• What the exercise asks: What lines of the data hold the string "behaviour"? Pull each one out.

• Provided data:
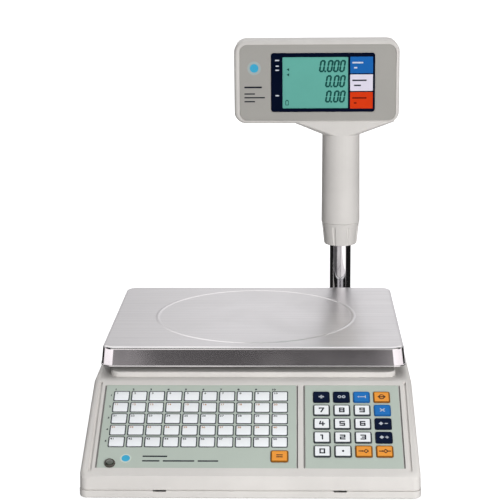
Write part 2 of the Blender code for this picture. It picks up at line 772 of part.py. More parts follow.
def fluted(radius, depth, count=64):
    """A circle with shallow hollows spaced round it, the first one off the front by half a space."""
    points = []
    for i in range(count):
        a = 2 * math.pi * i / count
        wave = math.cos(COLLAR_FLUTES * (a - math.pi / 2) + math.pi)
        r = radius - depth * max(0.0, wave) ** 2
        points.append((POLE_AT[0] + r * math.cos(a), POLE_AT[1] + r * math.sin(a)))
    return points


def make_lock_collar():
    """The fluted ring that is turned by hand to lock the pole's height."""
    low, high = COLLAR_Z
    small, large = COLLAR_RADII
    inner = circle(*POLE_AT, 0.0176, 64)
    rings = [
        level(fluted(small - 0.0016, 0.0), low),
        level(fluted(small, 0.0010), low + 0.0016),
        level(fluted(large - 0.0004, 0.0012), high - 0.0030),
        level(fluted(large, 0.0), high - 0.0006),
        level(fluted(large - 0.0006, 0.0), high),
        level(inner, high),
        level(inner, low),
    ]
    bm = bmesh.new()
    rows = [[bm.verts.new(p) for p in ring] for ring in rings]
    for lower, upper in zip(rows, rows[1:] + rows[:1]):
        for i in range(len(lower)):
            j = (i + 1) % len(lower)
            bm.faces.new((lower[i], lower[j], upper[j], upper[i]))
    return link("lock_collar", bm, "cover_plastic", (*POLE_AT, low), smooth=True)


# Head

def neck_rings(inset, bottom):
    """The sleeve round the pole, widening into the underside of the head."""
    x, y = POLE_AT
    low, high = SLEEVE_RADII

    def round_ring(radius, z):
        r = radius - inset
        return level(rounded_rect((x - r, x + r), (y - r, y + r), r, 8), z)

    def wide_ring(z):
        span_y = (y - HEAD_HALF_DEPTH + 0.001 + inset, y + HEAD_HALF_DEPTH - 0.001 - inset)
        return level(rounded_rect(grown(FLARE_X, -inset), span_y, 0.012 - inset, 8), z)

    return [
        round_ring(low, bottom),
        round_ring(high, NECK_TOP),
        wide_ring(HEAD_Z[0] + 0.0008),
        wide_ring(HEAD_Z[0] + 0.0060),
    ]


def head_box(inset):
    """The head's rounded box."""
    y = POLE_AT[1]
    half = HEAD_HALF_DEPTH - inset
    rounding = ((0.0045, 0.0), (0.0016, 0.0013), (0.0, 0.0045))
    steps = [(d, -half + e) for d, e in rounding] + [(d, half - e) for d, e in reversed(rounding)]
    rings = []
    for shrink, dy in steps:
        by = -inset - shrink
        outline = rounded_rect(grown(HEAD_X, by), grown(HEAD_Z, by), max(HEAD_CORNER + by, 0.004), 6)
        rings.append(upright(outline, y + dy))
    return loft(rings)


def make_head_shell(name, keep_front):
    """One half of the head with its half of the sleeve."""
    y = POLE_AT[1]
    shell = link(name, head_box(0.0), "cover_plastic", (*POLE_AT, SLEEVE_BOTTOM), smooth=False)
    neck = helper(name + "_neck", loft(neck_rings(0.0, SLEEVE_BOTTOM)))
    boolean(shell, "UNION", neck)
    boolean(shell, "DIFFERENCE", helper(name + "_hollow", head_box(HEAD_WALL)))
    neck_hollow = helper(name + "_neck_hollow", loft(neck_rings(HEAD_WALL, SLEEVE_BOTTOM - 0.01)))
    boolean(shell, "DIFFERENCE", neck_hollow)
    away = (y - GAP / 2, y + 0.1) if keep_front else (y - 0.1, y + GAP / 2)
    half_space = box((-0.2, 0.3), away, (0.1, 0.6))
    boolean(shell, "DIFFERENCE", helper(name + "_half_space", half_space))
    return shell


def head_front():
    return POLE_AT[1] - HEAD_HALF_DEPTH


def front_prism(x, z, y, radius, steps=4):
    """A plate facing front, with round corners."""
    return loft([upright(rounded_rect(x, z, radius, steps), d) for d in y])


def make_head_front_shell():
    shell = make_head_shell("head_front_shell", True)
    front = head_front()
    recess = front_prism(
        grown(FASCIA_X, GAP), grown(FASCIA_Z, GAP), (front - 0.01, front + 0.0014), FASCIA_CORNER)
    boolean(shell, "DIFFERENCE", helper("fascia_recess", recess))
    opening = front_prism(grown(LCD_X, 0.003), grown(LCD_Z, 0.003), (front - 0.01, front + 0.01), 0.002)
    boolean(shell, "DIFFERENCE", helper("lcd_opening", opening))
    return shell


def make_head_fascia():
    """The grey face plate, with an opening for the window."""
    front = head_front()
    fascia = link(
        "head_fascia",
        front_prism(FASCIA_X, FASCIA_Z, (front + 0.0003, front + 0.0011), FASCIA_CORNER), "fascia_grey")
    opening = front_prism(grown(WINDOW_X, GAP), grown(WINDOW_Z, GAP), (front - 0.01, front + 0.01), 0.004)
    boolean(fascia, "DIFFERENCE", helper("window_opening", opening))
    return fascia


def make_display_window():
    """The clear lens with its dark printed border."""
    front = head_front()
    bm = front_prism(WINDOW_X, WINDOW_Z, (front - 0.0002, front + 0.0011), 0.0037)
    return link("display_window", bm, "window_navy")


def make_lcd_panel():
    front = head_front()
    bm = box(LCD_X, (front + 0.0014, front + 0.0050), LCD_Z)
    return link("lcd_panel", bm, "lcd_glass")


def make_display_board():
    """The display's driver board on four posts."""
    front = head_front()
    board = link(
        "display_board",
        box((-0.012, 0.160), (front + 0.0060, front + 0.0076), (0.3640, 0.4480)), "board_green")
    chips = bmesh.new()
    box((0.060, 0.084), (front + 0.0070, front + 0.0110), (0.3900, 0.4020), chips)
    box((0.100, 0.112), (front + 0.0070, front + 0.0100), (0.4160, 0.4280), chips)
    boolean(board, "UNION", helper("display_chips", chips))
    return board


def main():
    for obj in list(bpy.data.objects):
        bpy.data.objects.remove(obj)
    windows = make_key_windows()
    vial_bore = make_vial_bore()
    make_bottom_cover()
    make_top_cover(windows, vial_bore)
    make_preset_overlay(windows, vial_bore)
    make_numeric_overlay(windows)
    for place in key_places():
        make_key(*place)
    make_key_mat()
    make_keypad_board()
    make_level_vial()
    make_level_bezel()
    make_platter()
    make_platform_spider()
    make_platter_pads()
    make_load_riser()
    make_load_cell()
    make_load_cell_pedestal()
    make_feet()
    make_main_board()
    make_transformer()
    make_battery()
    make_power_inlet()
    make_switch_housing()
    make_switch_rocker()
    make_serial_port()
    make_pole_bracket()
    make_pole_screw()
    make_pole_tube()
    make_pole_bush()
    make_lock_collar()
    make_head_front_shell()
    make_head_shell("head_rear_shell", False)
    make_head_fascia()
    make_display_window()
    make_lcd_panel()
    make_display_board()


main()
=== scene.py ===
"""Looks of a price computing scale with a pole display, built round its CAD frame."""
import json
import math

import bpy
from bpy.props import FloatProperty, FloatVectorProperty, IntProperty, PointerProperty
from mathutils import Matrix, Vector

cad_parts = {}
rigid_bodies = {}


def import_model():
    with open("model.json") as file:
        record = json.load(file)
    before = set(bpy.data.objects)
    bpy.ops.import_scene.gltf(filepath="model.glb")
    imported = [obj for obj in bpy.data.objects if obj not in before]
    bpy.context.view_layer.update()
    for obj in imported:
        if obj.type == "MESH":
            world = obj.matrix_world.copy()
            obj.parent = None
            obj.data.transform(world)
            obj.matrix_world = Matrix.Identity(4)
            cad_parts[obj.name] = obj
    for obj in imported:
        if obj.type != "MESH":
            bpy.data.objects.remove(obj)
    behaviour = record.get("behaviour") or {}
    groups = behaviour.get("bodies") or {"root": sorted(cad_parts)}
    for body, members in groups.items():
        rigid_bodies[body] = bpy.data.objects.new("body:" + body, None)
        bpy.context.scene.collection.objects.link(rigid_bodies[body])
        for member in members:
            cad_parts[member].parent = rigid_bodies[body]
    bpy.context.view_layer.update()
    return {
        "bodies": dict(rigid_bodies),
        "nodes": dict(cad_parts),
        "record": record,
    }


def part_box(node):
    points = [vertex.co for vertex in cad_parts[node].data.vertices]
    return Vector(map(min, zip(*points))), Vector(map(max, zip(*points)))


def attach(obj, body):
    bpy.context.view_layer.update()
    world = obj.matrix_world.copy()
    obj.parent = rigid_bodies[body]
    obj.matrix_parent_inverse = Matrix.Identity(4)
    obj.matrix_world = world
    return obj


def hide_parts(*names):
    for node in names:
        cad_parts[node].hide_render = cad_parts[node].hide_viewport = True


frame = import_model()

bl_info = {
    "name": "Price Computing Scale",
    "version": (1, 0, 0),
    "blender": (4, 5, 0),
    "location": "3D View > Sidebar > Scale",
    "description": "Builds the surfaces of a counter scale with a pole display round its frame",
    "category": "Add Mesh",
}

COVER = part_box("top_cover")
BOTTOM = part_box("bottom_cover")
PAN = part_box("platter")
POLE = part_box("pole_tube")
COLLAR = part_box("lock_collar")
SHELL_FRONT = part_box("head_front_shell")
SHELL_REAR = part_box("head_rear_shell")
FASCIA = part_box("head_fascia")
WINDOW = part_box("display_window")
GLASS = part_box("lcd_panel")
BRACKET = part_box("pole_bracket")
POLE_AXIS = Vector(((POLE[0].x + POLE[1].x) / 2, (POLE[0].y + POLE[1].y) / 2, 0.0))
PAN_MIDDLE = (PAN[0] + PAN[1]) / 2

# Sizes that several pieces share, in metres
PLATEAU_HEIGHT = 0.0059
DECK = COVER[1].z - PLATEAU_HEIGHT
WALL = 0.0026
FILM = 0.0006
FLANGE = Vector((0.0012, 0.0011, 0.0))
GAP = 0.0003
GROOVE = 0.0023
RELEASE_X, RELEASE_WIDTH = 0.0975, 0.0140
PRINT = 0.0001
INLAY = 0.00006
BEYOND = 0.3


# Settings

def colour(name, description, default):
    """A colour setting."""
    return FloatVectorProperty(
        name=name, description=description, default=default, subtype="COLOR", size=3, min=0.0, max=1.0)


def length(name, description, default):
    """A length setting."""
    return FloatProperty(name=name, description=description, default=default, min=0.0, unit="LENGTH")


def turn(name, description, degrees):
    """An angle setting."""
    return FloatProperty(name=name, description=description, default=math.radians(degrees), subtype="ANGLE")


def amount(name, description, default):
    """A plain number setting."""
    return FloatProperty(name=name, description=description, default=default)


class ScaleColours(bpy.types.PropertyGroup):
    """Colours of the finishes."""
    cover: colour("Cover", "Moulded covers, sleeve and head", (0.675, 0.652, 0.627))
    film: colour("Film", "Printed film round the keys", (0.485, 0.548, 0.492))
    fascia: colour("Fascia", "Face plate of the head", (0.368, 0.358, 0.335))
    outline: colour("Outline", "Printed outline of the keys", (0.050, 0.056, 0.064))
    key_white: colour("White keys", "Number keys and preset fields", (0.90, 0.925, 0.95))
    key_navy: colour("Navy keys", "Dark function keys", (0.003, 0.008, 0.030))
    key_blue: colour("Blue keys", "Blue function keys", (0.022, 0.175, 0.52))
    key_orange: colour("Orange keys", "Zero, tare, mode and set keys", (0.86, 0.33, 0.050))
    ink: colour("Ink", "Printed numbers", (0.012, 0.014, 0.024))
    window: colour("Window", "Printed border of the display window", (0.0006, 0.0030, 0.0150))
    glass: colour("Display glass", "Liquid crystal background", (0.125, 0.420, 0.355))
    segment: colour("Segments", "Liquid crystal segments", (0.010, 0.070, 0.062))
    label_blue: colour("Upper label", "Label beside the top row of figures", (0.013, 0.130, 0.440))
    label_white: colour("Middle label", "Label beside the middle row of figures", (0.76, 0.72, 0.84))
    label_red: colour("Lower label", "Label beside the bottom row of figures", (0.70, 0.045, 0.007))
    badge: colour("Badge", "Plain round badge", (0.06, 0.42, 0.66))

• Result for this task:
    behaviour = record.get("behaviour") or {}
    groups = behaviour.get("bodies") or {"root": sorted(cad_parts)}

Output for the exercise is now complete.